Dynamic Programming and the Calculus of Variations

This chapter focuses an optimization problem, where a set X will consist of a set of functions. It presents the definition of a functional on Ζ as a function J (·) such that to each function in X , it associates a single real number. It is the optimization of functional that constitutes the class of problems that is analyzed and solved by the calculus of variations. The chapter discusses computational solution of variational problems by dynamic programming. It describes the use of the Euler–Lagrange equation. The chapter also discusses the way in which a variation differs from a differential.

One-dimensional Dynamic Programming: Computational Solutions

This chapter discusses the use of tabular function representation, both for the original problem statement and for the optimal return functions and optimal solution functions. It focuses on the use of tables to represent the optimal return functions and the optimal decision variable functions. A table is a perfectly acceptable representation of a function of a real variable, as it satisfies, in every way, the definition of a function. The chapter explains the computational effectiveness of dynamic programming. It discusses an equipment replacement model to highlight the nature of computational solutions when the original problem data are more conveniently expressed in terms of functions which are given as tables. The chapter discusses some integer where the variables are constrained to be integers in one or more unusual ways to highlight the versatility of the tabular approach to solving problems through dynamic programming.

Reduction of State Dimensionality and Approximations

This chapter discusses several techniques for dealing with the dimensionality problem, using both exact and approximate methods. The most fruitful area of research in dynamic programming is to find more effective means to deal with the vexing problem of high dimensionality. The use of Lagrange multipliers originated in efforts to solve problems in the calculus of variations, which were also constrained by an equality relationship involving the unknown function. The chapter highlights polynomial approximation in dynamic programming. It describes a new method for reduction of dimensionality that uses dynamic programming in the context of an exact search process that greatly extends the utility of dynamic programming for an important class of problems.

Functional Equations: Basic Theory

The dynamic programming is a way of structuring certain problems so that a certain methodology can be used.

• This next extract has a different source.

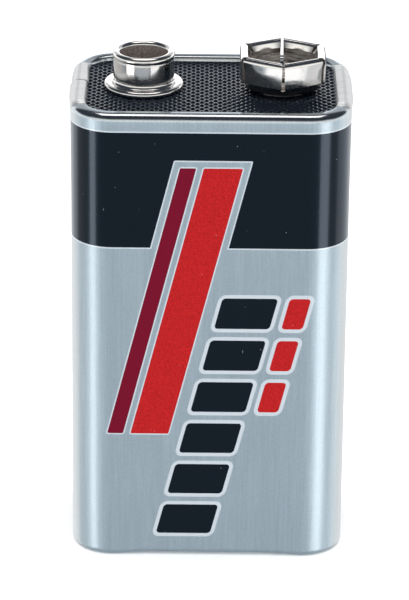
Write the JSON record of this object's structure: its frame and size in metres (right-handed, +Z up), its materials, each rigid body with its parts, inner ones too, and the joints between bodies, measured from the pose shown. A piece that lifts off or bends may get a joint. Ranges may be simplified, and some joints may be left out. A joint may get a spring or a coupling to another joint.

This being the case, the properties that an optimization problem must possess need to be known in advance so that its initial mathematical formulation can be converted into an equivalent formulation which is amenable to dynamic programming methodology. Problems to which dynamic programming has been applied are usually stated in the following terms. A physical, operational, or conceptual system is considered to progress through a series of consecutive stages. At each stage, the system can be described or characterized by a relatively small set of parameters called the state variables or state vector. At each stage, and no matter what state the system is in, one or more decisions must be made. These decisions may depend on either stage or state, or both. The key elements that one associates with a dynamic programming problem are stages, states, decisions, transformations, and returns.